“Our kids, our choice!” chanted parents to a chorus of car horns blaring past the corner of Baker and Bear Street on Tuesday, just an hour before the Newport-Mesa Unified School District board of trustees would call their regular board meeting to session.
Some waved signs, while one woman walked up and down the sidewalk with an American flag in tow. A few children were running back and forth between the crowd gathered in front of the district’s office, a familiar sight and gathering place for discontent Newport-Mesa parents to voice their objections to mandates handed down by Gov. Gavin Newsom. Before, the issue was masks and when it was that school-age children would be brought back into the classroom.
Tuesday’s demonstration was over vaccines.
Earlier this month, Newsom announced a statewide COVID-19 vaccination requirement to all public and private schoolchildren. That order would affect all students in grades seven through 12, beginning with the school term after the U.S. Food and Drug Administration fully approved the vaccine for children ages 12 and older. Younger students would be phased with vaccine approvals.
Costa Mesa resident and organizer Henny Abraham said the impetus for the protest Tuesday was in response to a Food and Drug Administration advisory panel vote to recommend child-sized doses of the Pfizer and BioNTech vaccine for children ages 5 to 11.
The FDA is not bound by the recommendations of the advisory body and is expected to make their own decision in the coming days.
“We just want to make sure that there is freedom of choice. At this point, it’s not about being vaccinated or not being vaccinated. It’s that the parents are the ones that get to choose what to do,” said Abraham. “It’s not the schools’ job. It’s not the state’s job.”
“Parents should be the first … and last line of decision,” said Abraham. “Most of us here are not anti-vaxxers. My kids are fully vaccinated with the proven vaccines. But at this time if we feel uncomfortable and we want to wait, it shouldn’t be forced upon anyone and that element of choice should never be taken away.”
Abraham said she felt it was unfortunate that the matter has been politicized. She said the people gathered Tuesday all love their public schools, but that if parents felt that they weren’t being heard by their schools they would pull their children out of them.
Abraham made such a decision for her own children last month, removing them from Woodland Elementary because she felt she couldn’t get an answer from the district on the vaccine requirements. She is currently homeschooling her children.
Other parents held similar contentions about the vaccine order. Donnell Csanyi said she came out to protest the order because she believed there wasn’t enough time or research put into the vaccine.
“To put [the vaccine] into our children is just not acceptable to me,” said Csanyi. “There’s never been a vaccine ever that’s taken less than four years and they’re trying to put this out in less than a year. They have no idea what the long-term effects are, so I’m here to fight for that because I don’t co-parent with the government.”

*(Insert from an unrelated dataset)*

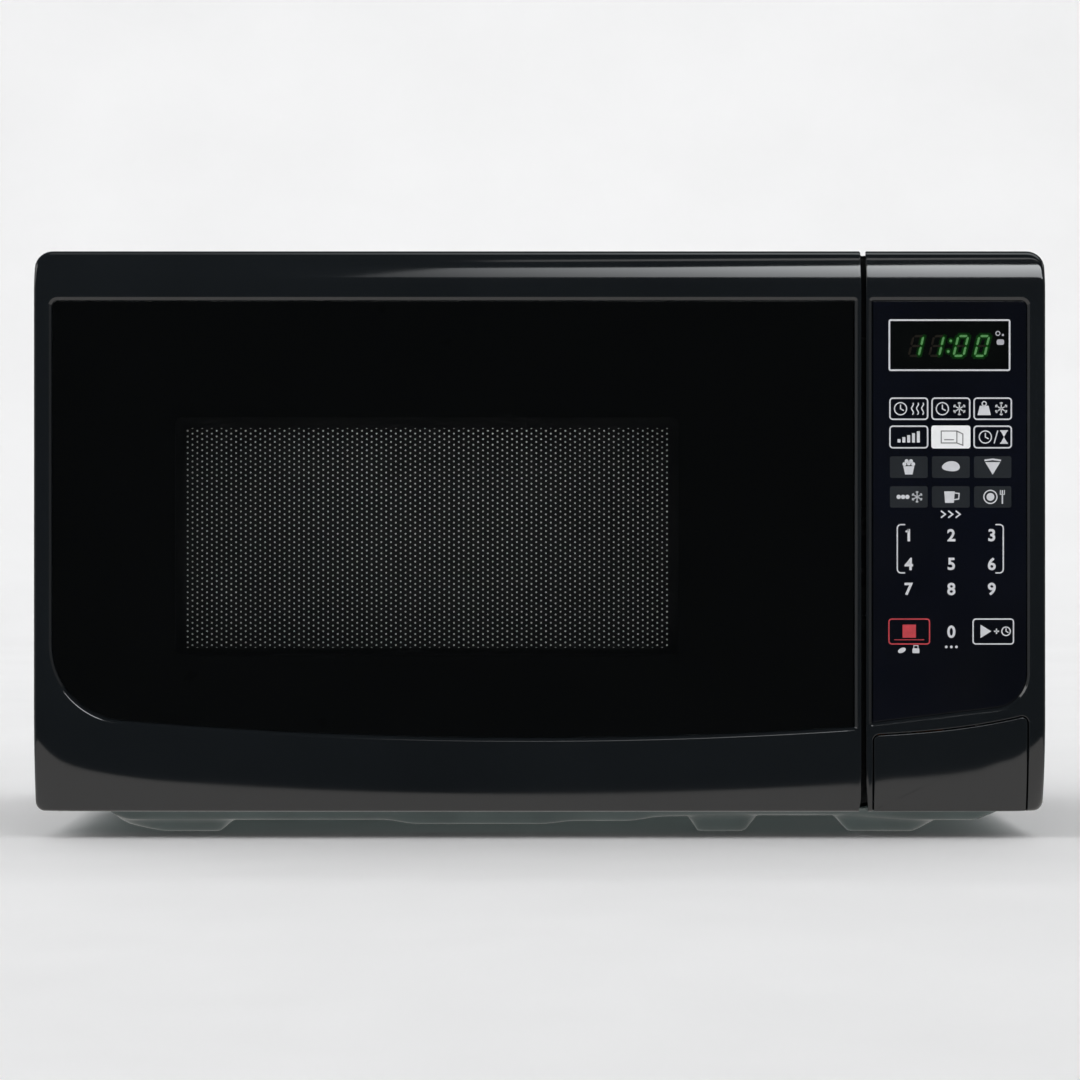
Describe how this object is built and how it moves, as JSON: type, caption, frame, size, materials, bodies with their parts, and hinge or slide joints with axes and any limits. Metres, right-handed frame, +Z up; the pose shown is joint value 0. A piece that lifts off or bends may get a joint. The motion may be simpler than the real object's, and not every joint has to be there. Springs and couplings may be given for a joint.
{
  "type": "microwave oven",
  "caption": "Compact black countertop microwave oven with a swinging window door, keypad, push button door release and turntable.",
  "frame": {"origin": "on the ground under the centre of the oven's outer box", "axes": "+X to the oven's right seen from the front, +Y from the door towards the back, +Z up"},
  "size_m": [0.44, 0.33, 0.2565],
  "materials": {
    "bezel": "polished black moulding",
    "window": "black-backed clear plate with a see-through field",
    "keypad": "smooth dark navy film with white print",
    "display_lens": "smoked clear lens",
    "wrapper_paint": "fine textured black powder coat",
    "base_sheet": "grey coated steel sheet",
    "rear_sheet": "galvanised sheet",
    "enamel": "light grey speckled enamel",
    "steel": "plain steel",
    "screen_paint": "black painted perforated steel",
    "aluminium": "plain",
    "mica": "mica sheet",
    "black_plastic": "fine moulded grain",
    "white_plastic": "natural moulding",
    "tray_glass": "pressed clear glass",
    "lamp_glass": "clear bulb",
    "clear_film": "clear film",
    "core_steel": "varnished laminations",
    "copper": "enamelled copper wire",
    "board": "solder-masked board"
  },
  "bodies": {
    "cabinet": {"outer_wrapper": "wrapper_paint", "back_panel": "rear_sheet", "rear_screw_1": "steel", "rear_screw_2": "steel", "rear_screw_3": "steel", "rear_screw_4": "steel", "base_plate": "base_sheet", "front_plate": "enamel", "oven_cavity": "enamel", "waveguide_cover": "mica", "waveguide_duct": "steel", "magnetron_yoke": "steel", "magnetron_tube": "aluminium", "transformer_core": "core_steel", "primary_winding": "copper", "secondary_winding": "copper", "hv_capacitor": "aluminium", "capacitor_clamp": "steel", "hv_diode": "black_plastic", "fan_shroud": "black_plastic", "fan_motor": "steel", "air_duct": "black_plastic", "oven_lamp": "lamp_glass", "lamp_socket": "white_plastic", "noise_filter_board": "board", "line_fuse": "lamp_glass", "thermal_cutout": "black_plastic", "cord_gland": "black_plastic", "turntable_motor": "steel", "control_panel_frame": "bezel", "keypad_membrane": "keypad", "display_window": "display_lens", "display_module": "black_plastic", "control_board": "board", "latch_board": "white_plastic", "monitor_switch": "black_plastic", "primary_switch": "black_plastic", "secondary_switch": "black_plastic", "upper_hinge_bracket": "steel", "lower_hinge_bracket": "steel"},
    "door": {"door_bezel": "bezel", "door_window": "window", "door_screen": "screen_paint", "door_choke_cover": "black_plastic", "door_inner_film": "clear_film", "upper_hinge_pin": "steel", "lower_hinge_pin": "steel", "latch_spring": "steel"},
    "hooks": {"latch_hooks": "white_plastic"},
    "button": {"open_button": "bezel"},
    "lever": {"release_lever": "white_plastic"},
    "coupler": {"turntable_coupler": "white_plastic"},
    "tray": {"glass_tray": "tray_glass"},
    "ring": {"roller_ring": "white_plastic"},
    "ring_roller_1": {"roller_1": "white_plastic"},
    "ring_roller_2": {"roller_2": "white_plastic"},
    "ring_roller_3": {"roller_3": "white_plastic"},
    "fan": {"fan_blade": "white_plastic"}
  },
  "joints": [
    {"name": "door_hinge", "type": "hinge", "parent": "cabinet", "child": "door", "pos_m": [-0.213, -0.1374, 0.1339], "axis": [0, 0, -1], "range_deg": [0, 100]},
    {"name": "hook_slide", "type": "slide", "parent": "door", "child": "hooks", "axis": [0, 0, 1], "range_m": [0, 0.0041], "stiffness_N_per_m": 10, "springref_m": -0.02, "deforming": ["latch_spring"]},
    {"name": "button_tip", "type": "hinge", "parent": "cabinet", "child": "button", "pos_m": [0.17885, -0.1595, 0.016], "axis": [-1, 0, 0], "range_deg": [0, 7], "stiffness_Nm_per_rad": 1, "springref_deg": -6.88},
    {"name": "lever_turn", "type": "hinge", "parent": "cabinet", "child": "lever", "pos_m": [0.141, -0.124, 0.0605], "axis": [1, 0, 0], "range_deg": [0, 13]},
    {"name": "turntable_spin", "type": "hinge", "parent": "cabinet", "child": "coupler", "pos_m": [-0.047, 0.011, 0.0355], "axis": [0, 0, 1], "continuous": true},
    {"name": "tray_lift", "type": "slide", "parent": "coupler", "child": "tray", "axis": [0, 0, 1], "range_m": [0, 0.03]},
    {"name": "ring_spin", "type": "hinge", "parent": "cabinet", "child": "ring", "pos_m": [-0.047, 0.011, 0.0428], "axis": [0, 0, 1], "continuous": true},
    {"name": "roller_1_spin", "type": "hinge", "parent": "ring", "child": "ring_roller_1", "pos_m": [-0.047, 0.101, 0.0428], "axis": [0, 1, 0], "continuous": true},
    {"name": "roller_2_spin", "type": "hinge", "parent": "ring", "child": "ring_roller_2", "pos_m": [-0.12494, -0.034, 0.0428], "axis": [-0.866, -0.5, 0], "continuous": true},
    {"name": "roller_3_spin", "type": "hinge", "parent": "ring", "child": "ring_roller_3", "pos_m": [0.03094, -0.034, 0.0428], "axis": [0.866, -0.5, 0], "continuous": true},
    {"name": "fan_spin", "type": "hinge", "parent": "cabinet", "child": "fan", "pos_m": [0.162, 0.139, 0.1525], "axis": [0, 1, 0], "continuous": true}
  ],
  "couplings": [
    {"joint": "lever_turn", "follows": "button_tip", "ratio": 1.8286},
    {"joint": "hook_slide", "follows": "button_tip", "m_per_rad": 0.03274},
    {"joint": "ring_spin", "follows": "turntable_spin", "ratio": 0.5},
    {"joint": "roller_1_spin", "follows": "turntable_spin", "ratio": -6.4286},
    {"joint": "roller_2_spin", "follows": "turntable_spin", "ratio": -6.4286},
    {"joint": "roller_3_spin", "follows": "turntable_spin", "ratio": -6.4286}
  ]
}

Kelly Muniz, a Davis Magnet School parent, said she was concerned about her two children being forced to be vaccinated and that parents should have had the choice to decide.
Her daughter, Maya Muniz, 10, said she didn’t know what the long-term effects of the vaccine on her body would be. Maya said that she doesn’t like wearing masks and didn’t understand why she, earlier this year, needed to wear a mask outdoors on campus. District officials said masks are still required to be worn inside the classroom.
“There’s a lot of things that can happen to our bodies and stuff,” said Maya. “I don’t think [the vaccine is] a good idea.”
One passerby objected to the rally, calling for parents to protect their children by vaccinating them when they were able.
Carrie Rivera and Shannon ElyMcGregor both pulled their children out of the district, but said they went to the rally to show their support. Rivera objected to the district’s curriculum and said politics were being brought into classrooms.
Rivera enrolled her two children in the Cloud Campus last year, but transferred them to Cavalry Chapel Christian School this year. ElyMcGregor’s children are currently homeschooled.
“After being exposed to [the curriculum] and hearing a lot of things in the media about what’s going on in public schools, it woke me up,” said Rivera. “There’s been talk about kids getting vaccinated at school and I’m not OK with that. I want more control over my child, so I put my child into a Christian private school because I wanted them to learn more values of God.”
The two agreed it was hard to pull their students out of the district, saying that the public schools are good. But, Rivera said, she didn’t want to be at the mercy of a state school anymore.
District spokeswoman Annette Franco said the vaccines are not currently a requirement of their staff or of their students and there are still unanswered questions that remain. Employees are still able to test weekly for COVID-19 in lieu of being vaccinated. However, the district does not have the authority to mandate vaccinations.
“I understand that there are strong and varying emotions in our community about the potential requirement, but this is not currently a requirement,” said Newport-Mesa Unified Supt. Wesley Smith.
“This also is not something that our school district or Board of Education has the authority to mandate,” Smith said. “However, all school districts are required to abide by state requirements or face substantial legal, financial, and other risks. I appreciate hearing from our community and am hopeful that together we will continue to keep schools open, offering in-person instruction throughout the school year.”